There are various forms of bundled pricing. Three of them are discussed below:

Pure bundles – It requires selling all products in the bundle and restricting customers from buying separate items. It belongs to the wholesale eCommerce business as they are likely to sell items in sets, boxes, bundles, etc. Store owners can create tier pricing for the bundle quantity as well. For example, a shirt that costs $5 comes in a set of three at $13, five shirts at $20, and so on.

Mixed and matched bundles – it allows the creation of bundles with mixed and matched bundles. For any eCommerce business, it serves as an attractive deal for the customers to consider. Products from the same and different categories are clubbed into a bundle with discounts. The store gets a higher amount of orders and customers get all the required items in a bundle.

Bundle Pricing: Pros and Cons 

This pricing strategy has proven effective in driving sales and revenues for an eCommerce business. Customers find the bundle to be a better deal and decide to buy more rather than relying on one product. Stores that are getting bulk orders get the opportunity to manage inventory with fresh stock. They know the products are about to sell, so they always have fresh inventory to serve the consumers.
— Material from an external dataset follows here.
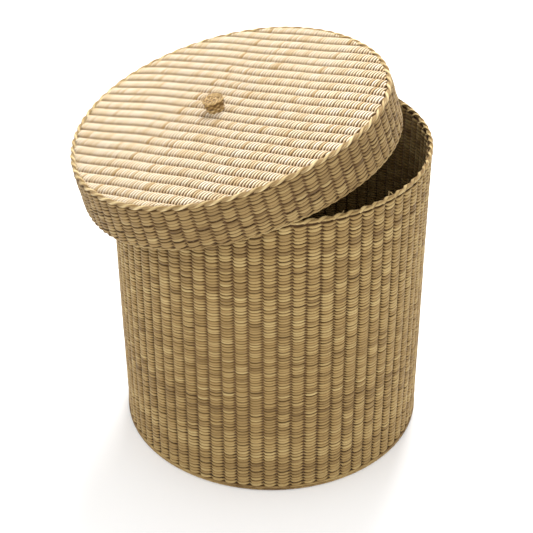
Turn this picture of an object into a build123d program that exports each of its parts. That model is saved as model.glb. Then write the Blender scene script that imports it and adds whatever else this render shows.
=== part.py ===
from build123d import *
import math
import os

# Lidded wicker basket: a twined drum on a flat base, and a flat cap with a twined skirt and a small
# knob. Millimetres. Origin at the centre of the flat underside, +Z up through the basket.

# basket
HEIGHT = 360.0
BASE_R = 175.0
RIM_R = 178.0
WALL_T = 5.0
SHELL_T = 1.4
BASE_T = 5.2
BASE_SKIN_T = 1.5
BASE_EDGE_W = 5.5
RIM_H = 8.0
STAKES = 72
ROD_PITCH = 15.1

# lid
LID_TOP_R = 182.8
LID_HEM_R = 184.8
SKIRT_H = 51.0
SKIRT_T = 3.0
SKIRT_SHELL_T = 0.9
PANEL_T = 4.6
PANEL_SKIN_T = 1.4
EDGE_W = 6.5
EDGE_ABOVE = 1.4
EDGE_BELOW = 5.4
HEM_H = 4.0
SKIRT_STAKES = 78
ROD_ANGLE = 138.0

# knob
KNOB_POS = (11.4, -4.0)
KNOB_BASE_R = 9.8
KNOB_TOP_R = 12.3
KNOB_H = 16.5
KNOB_WALL = 2.5
TIE_R = 1.5

# where the lid rests, tipped down to one side and hooked over the rim
LID_CENTRE = (-48.1, -7.2, 399.4)
LID_LOW_SIDE = 188.12
LID_TILT = 14.57


def save(shape, node):
    export_step(shape, os.path.join("parts", node + ".step"))


def revolved(points):
    """A ring or drum from its profile in radius and height."""
    return revolve(make_face(Polyline(*[(r, 0, z) for r, z in points], close=True)), Axis.Z)


def wall_r(z):
    """Outer radius of the basket wall."""
    return BASE_R + (RIM_R - BASE_R) * z / HEIGHT


def skirt_r(depth):
    """Outer radius of the lid skirt, by depth below the panel's top."""
    return LID_TOP_R + (LID_HEM_R - LID_TOP_R) * depth / SKIRT_H


def shell(r_low, r_high, z_low, z_high, inset, thick):
    """A leaning skin whose outer face is inset from the given radii."""
    return revolved(
        [
            (r_low - inset - thick, z_low),
            (r_low - inset, z_low),
            (r_high - inset, z_high),
            (r_high - inset - thick, z_high),
        ]
    )


def slanted_rod(angle, r_low, r_high, z_low, z_high, radius):
    """A straight stake leaning with the wall at one angle about Z, with flat level ends."""
    a = math.radians(angle)
    low = Vector(r_low * math.cos(a), r_low * math.sin(a), z_low)
    high = Vector(r_high * math.cos(a), r_high * math.sin(a), z_high)
    way = high - low
    rod = Cylinder(radius, way.length, align=(Align.CENTER, Align.CENTER, Align.MIN))
    return Plane(origin=low, z_dir=way.normalized()).location * rod


def flat_rods(panel_r, radius, at, step=0):
    """Parallel rods lying in a round panel, one every ROD_PITCH, the panel placed by at."""
    count = int(panel_r / ROD_PITCH) + 1
    rods = []
    for i in range(-count, count + 1):
        y = (i + 0.5) * ROD_PITCH + step
        if abs(y) < panel_r - 4:
            half = math.sqrt(panel_r**2 - (abs(y) + radius) ** 2) - 0.3
            rods.append(at * Location((0, y, 0), (0, 90, 0)) * Cylinder(radius, 2 * half))
    return Compound(children=rods)


def basket():
    panel_r = BASE_R - BASE_EDGE_W
    skin = Cylinder(panel_r, BASE_SKIN_T, align=(Align.CENTER, Align.CENTER, Align.MIN))
    save(skin, "base_weave_under")
    save(Pos(0, 0, BASE_T - BASE_SKIN_T) * skin, "base_weave_inside")
    rod_r = (BASE_T - 2 * BASE_SKIN_T) / 2
    save(flat_rods(panel_r, rod_r, Location((0, 0, BASE_T / 2))), "base_rods")

    edge = revolved([(panel_r, 0), (BASE_R, 0), (wall_r(BASE_T), BASE_T), (panel_r, BASE_T)])
    save(edge, "base_border")

    z_top = HEIGHT - RIM_H
    span = (wall_r(BASE_T), wall_r(z_top), BASE_T, z_top)
    save(shell(*span, 0, SHELL_T), "wall_weave_outer")
    save(shell(*span, WALL_T - SHELL_T, SHELL_T), "wall_weave_inner")

    mid = WALL_T / 2
    stake_r = (WALL_T - 2 * SHELL_T) / 2 - 0.06
    stakes = []
    for i in range(STAKES):
        angle = 360 * i / STAKES
        low = wall_r(BASE_T) - mid
        high = wall_r(z_top) - mid
        stakes.append(slanted_rod(angle, low, high, BASE_T + 0.1, z_top - 0.1, stake_r))
    save(Compound(children=stakes), "wall_stakes")

    rim = revolved(
        [
            (wall_r(z_top) - WALL_T, z_top),
            (wall_r(z_top), z_top),
            (RIM_R, HEIGHT - 1.5),
            (RIM_R - 1.2, HEIGHT),
            (RIM_R - WALL_T + 1.2, HEIGHT),
            (RIM_R - WALL_T, HEIGHT - 1.5),
        ]
    )
    save(rim, "rim_border")


def lid_place():
    """The lid's own frame: X down the slope, Z out of the panel, origin at the panel's top centre."""
    return Location(LID_CENTRE) * Location((0, 0, 0), (0, 0, LID_LOW_SIDE)) * Location(
        (0, 0, 0), (0, LID_TILT, 0)
    )


def lid():
    at = lid_place()
    panel_r = LID_TOP_R - EDGE_W
    hole = Pos(*KNOB_POS, 0) * Cylinder(TIE_R, 30)
    skin = Cylinder(panel_r, PANEL_SKIN_T, align=(Align.CENTER, Align.CENTER, Align.MAX)) - hole
    save(at * skin, "lid_weave_top")
    under = Cylinder(panel_r, PANEL_SKIN_T, align=(Align.CENTER, Align.CENTER, Align.MIN)) - hole
    save(at * (Pos(0, 0, -PANEL_T) * under), "lid_weave_under")

    # the knob's tie passes between two rods
    rod_r = (PANEL_T - 2 * PANEL_SKIN_T) / 2
    turned = math.radians(ROD_ANGLE)
    off = -KNOB_POS[0] * math.sin(turned) + KNOB_POS[1] * math.cos(turned)
    step = off - ROD_PITCH * round(off / ROD_PITCH)
    lying = at * Location((0, 0, -PANEL_T / 2), (0, 0, ROD_ANGLE))
    save(flat_rods(panel_r, rod_r, lying, step), "lid_rods")

    cord = revolved(
        [
            (panel_r, -EDGE_BELOW),
            (skirt_r(EDGE_BELOW), -EDGE_BELOW),
            (LID_TOP_R + 0.2, -EDGE_BELOW + 2),
            (LID_TOP_R + 0.2, EDGE_ABOVE - 1.6),
            (LID_TOP_R - 1.4, EDGE_ABOVE),
            (panel_r + 1.4, EDGE_ABOVE),
            (panel_r, EDGE_ABOVE - 1.6),
        ]
    )
    save(at * cord, "lid_edge_cord")

    low = SKIRT_H - HEM_H
    span = (skirt_r(low), skirt_r(EDGE_BELOW), -low, -EDGE_BELOW)
    save(at * shell(*span, 0, SKIRT_SHELL_T), "lid_skirt_weave_outer")
    save(at * shell(*span, SKIRT_T - SKIRT_SHELL_T, SKIRT_SHELL_T), "lid_skirt_weave_inner")

    stake_r = (SKIRT_T - 2 * SKIRT_SHELL_T) / 2 - 0.06
    r_low = skirt_r(low) - SKIRT_T / 2
    r_high = skirt_r(EDGE_BELOW) - SKIRT_T / 2
    stakes = []
    for i in range(SKIRT_STAKES):
        angle = 360 * i / SKIRT_STAKES
        stake = slanted_rod(angle, r_low, r_high, -low + 0.1, -EDGE_BELOW - 0.1, stake_r)
        stakes.append(at * stake)
    save(Compound(children=stakes), "lid_skirt_stakes")

    hem = shell(skirt_r(SKIRT_H), skirt_r(low), -SKIRT_H, -low, 0, SKIRT_T)
    save(at * hem, "lid_skirt_hem")


def knob():
    at = lid_place() * Location((*KNOB_POS, 0))
    cup = revolved(
        [
            (KNOB_BASE_R - KNOB_WALL, 0),
            (KNOB_BASE_R, 0),
            (KNOB_TOP_R, KNOB_H - 2),
            (KNOB_TOP_R - 2, KNOB_H),
            (0, KNOB_H),
            (0, KNOB_H - KNOB_WALL),
            (KNOB_BASE_R - KNOB_WALL, KNOB_H - KNOB_WALL),
        ]
    )
    save(at * cup, "knob_weave")
    core = revolved(
        [
            (TIE_R, 0),
            (KNOB_BASE_R - KNOB_WALL, 0),
            (KNOB_BASE_R - KNOB_WALL, KNOB_H - KNOB_WALL),
            (TIE_R, KNOB_H - KNOB_WALL),
        ]
    )
    save(at * core, "knob_core")
    tie_len = KNOB_H - KNOB_WALL + PANEL_T
    tie = Cylinder(TIE_R, tie_len, align=(Align.CENTER, Align.CENTER, Align.MIN))
    save(at * (Pos(0, 0, -PANEL_T) * tie), "knob_tie")
    stitch = Box(16, 4, 2.4, align=(Align.CENTER, Align.CENTER, Align.MAX))
    stitch = fillet(stitch.edges().group_by(Axis.Z)[0], 1.0)
    save(at * (Pos(0, 0, -PANEL_T) * Rot(0, 0, ROD_ANGLE + 90) * stitch), "knob_back_stitch")


os.makedirs("parts", exist_ok=True)
basket()
lid()
knob()
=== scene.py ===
import math

import bpy
import numpy as np
from mathutils import Matrix, Vector


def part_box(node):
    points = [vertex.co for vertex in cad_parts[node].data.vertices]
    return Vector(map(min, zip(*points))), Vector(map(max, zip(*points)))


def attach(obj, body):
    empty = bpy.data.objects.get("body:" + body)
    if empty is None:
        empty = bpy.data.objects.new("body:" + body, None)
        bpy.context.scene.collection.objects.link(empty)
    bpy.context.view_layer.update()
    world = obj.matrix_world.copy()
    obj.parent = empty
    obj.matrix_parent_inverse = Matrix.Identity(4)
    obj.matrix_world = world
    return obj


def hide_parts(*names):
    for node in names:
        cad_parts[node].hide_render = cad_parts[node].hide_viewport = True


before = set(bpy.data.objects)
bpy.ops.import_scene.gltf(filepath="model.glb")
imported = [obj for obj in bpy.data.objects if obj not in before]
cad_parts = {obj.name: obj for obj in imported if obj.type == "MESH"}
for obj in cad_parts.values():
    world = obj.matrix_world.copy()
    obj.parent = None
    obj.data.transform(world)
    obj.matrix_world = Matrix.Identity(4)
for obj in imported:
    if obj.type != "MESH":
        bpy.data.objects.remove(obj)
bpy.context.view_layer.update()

rng = np.random.default_rng(7)
MM = 0.001

# ---------------------------------------------------------------- sizes, mm, as in the part
rim_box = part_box("rim_border")
HEIGHT = rim_box[1][2] / MM
RIM_R = rim_box[1][0] / MM
BASE_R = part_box("base_border")[1][0] / MM
RIM_H = HEIGHT - rim_box[0][2] / MM
WALL_T = 5.0
STAKES = 72
ROWS = 92
BASE_T = 5.2
LID_TOP_R = 182.8
LID_HEM_R = 184.8
SKIRT_H = 51.0
SKIRT_T = 3.0
SKIRT_STAKES = 78
SKIRT_ROWS = 12
PANEL_T = 4.6
RIDGE = 15.1
RIDGE_ANGLE = 138.0
WEFT = 3.75
LID_CENTRE = (-48.1, -7.2, 399.4)
LID_LOW_SIDE = 188.12
LID_TILT = 14.57
KNOB_POS = (11.4, -4.0)
KNOB_BASE_R = 9.8
KNOB_TOP_R = 12.3
KNOB_H = 16.5

# ---------------------------------------------------------------- how the strands are meshed
SIDES = 6  # corners of a strand's section
PER = 6  # points of a strand for each stake it passes
BANDS = 8  # meshes the wall is shared out over
UP = np.array([0.0, 0, 1])

lid_at = (
    Matrix.Translation(Vector(LID_CENTRE))
    @ Matrix.Rotation(math.radians(LID_LOW_SIDE), 4, "Z")
    @ Matrix.Rotation(math.radians(LID_TILT), 4, "Y")
)


def wall_r(z):
    """Outer radius of the basket wall."""
    return BASE_R + (RIM_R - BASE_R) * z / HEIGHT


def circle(n):
    """The angles of n points round a circle."""
    return np.arange(n) * 2 * np.pi / n


def round_path(a, r, z):
    """Points at the angles a, radii r and heights z."""
    return np.stack([r * np.cos(a), r * np.sin(a), z + 0 * a], -1)


def outward_at(a):
    """The level direction away from Z at each angle."""
    return np.stack([np.cos(a), np.sin(a), 0 * a], -1)


def upward_at(a):
    """Straight up at each angle."""
    return np.broadcast_to(UP, (len(a), 3))


def across(path, face):
    """The direction across a strand's face, from its path and the face's normal."""
    side = np.cross(face, np.gradient(path, axis=0))
    return side / np.linalg.norm(side, axis=1, keepdims=True)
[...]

A negative side of bundled pricing is the disappointment of a selected customer group. Some people prefer to buy an item they need rather than ordering a complete set of it. If you apply pure bundles to your store, these customers are never going to place orders. They may find other stores to get the only product they need.

Conclusion 

Pricing strategy depends on several factors. One cannot blindly follow a strategy and implement it in his or her eCommerce store. Being a beginner, you must use the strategies we have discussed in this post. However, to make it work for your business, you must consider its implications as well. It is the nature of your business, target audience, and behavior that helps you distinguish a pricing strategy.